#### [INFORMATION SHOWN]

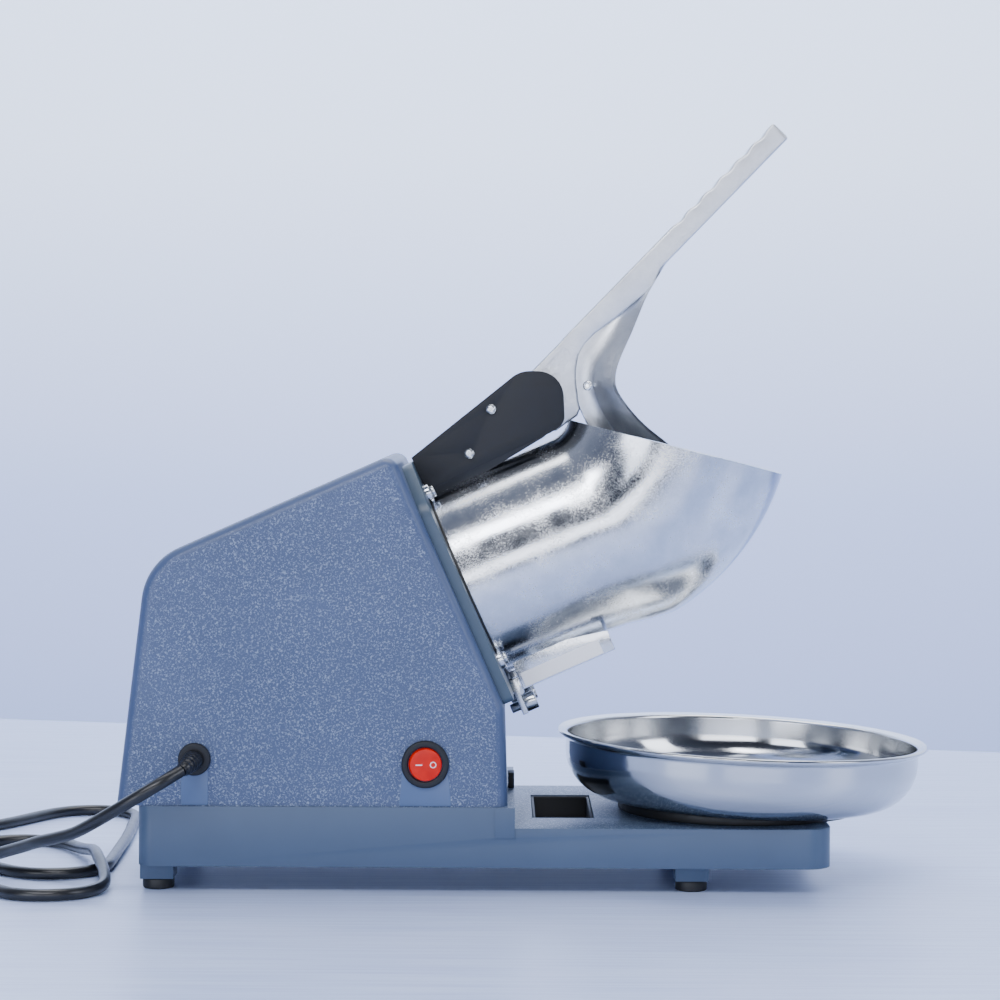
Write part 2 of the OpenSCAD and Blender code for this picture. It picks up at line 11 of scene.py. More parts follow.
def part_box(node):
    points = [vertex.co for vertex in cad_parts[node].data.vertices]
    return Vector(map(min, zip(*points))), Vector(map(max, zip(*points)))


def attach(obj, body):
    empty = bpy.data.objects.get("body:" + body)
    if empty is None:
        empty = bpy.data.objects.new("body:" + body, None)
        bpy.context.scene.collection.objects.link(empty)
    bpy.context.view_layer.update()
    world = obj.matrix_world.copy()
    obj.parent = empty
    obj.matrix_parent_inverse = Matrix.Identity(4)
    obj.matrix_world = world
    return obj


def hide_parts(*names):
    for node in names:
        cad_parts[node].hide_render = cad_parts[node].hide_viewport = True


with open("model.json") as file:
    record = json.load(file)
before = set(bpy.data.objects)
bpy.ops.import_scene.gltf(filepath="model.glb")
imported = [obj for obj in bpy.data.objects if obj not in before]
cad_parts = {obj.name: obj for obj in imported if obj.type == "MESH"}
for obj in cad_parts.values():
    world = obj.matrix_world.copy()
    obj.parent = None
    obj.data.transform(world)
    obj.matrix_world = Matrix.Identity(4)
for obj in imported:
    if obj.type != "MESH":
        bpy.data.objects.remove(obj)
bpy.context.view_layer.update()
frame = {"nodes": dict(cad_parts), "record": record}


MM = 0.001
JOINTS = {joint["name"]: joint for joint in frame["record"]["behaviour"]["joints"]}
TILT = radians(24)
FLANGE = Vector(JOINTS["rotor_spin"]["pos_m"])
ALONG = Vector((cos(TILT), 0, sin(TILT)))
ACROSS = Vector((sin(TILT), 0, -cos(TILT)))
PIVOT = Vector(JOINTS["lever_hinge"]["pos_m"])
ROCKER = Vector(JOINTS["rocker_tilt"]["pos_m"])
ELBOW = PIVOT - Vector((-1.5, 0, 3)) * MM
SIDE_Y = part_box("housing")[0][1]
GLAND = Vector([(low + high) / 2 for low, high in zip(*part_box("cord_gland"))])
GLAND.y = SIDE_Y


def on_axis(down, along, y=0):
    """A point in millimetres from the middle of the flange, down across and along the ice axis."""
    return FLANGE + (ACROSS * down + ALONG * along + Vector((0, y, 0))) * MM


# ---- camera ----------------------------------------------------------------------------------

EYE = Vector((-21.7, -1742.9, 308.2)) * MM
LENS = 95.0
PITCH = radians(2.075)
ROLL = radians(-0.3)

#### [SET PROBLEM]
Take the lines above from the first through the one containing "for node in" and reproduce them exactly; include nothing else.

#### [RESPONSE BELOW]
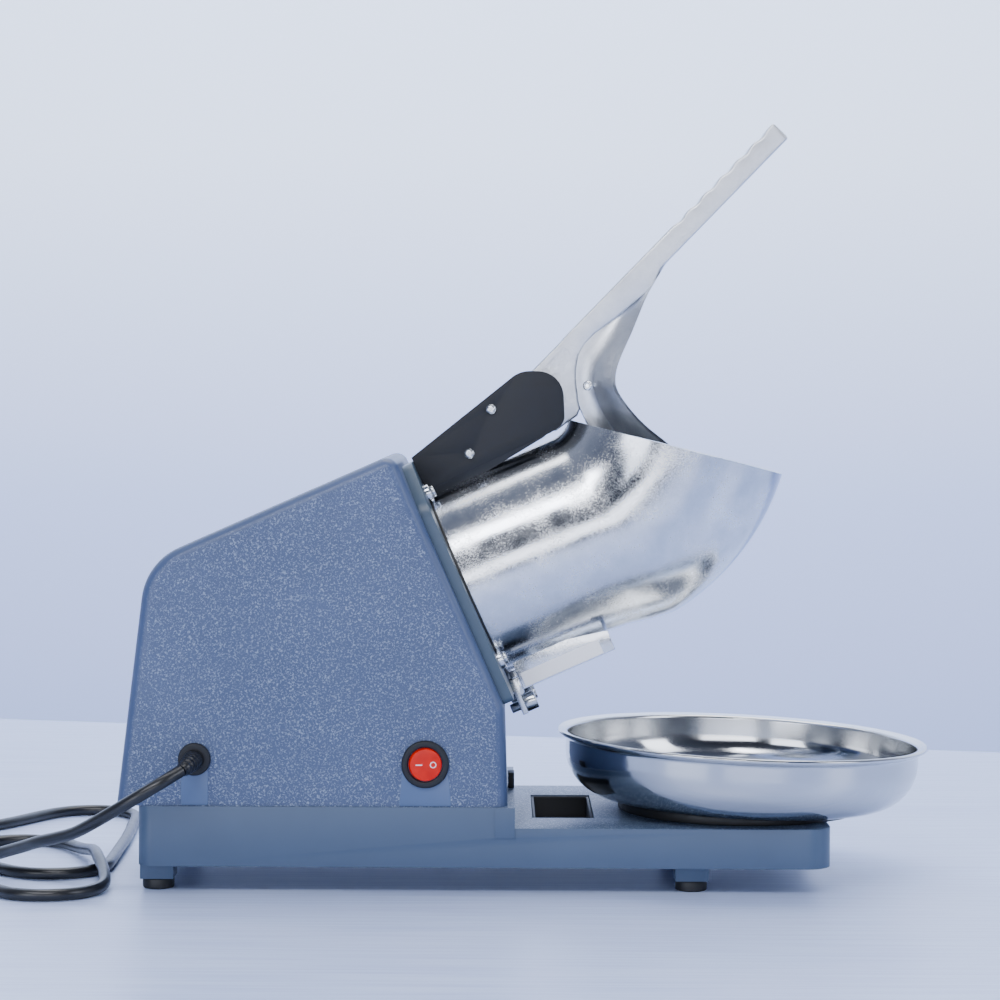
Write part 2 of the OpenSCAD and Blender code for this picture. It picks up at line 11 of scene.py. More parts follow.
def part_box(node):
    points = [vertex.co for vertex in cad_parts[node].data.vertices]
    return Vector(map(min, zip(*points))), Vector(map(max, zip(*points)))


def attach(obj, body):
    empty = bpy.data.objects.get("body:" + body)
    if empty is None:
        empty = bpy.data.objects.new("body:" + body, None)
        bpy.context.scene.collection.objects.link(empty)
    bpy.context.view_layer.update()
    world = obj.matrix_world.copy()
    obj.parent = empty
    obj.matrix_parent_inverse = Matrix.Identity(4)
    obj.matrix_world = world
    return obj


def hide_parts(*names):
    for node in names:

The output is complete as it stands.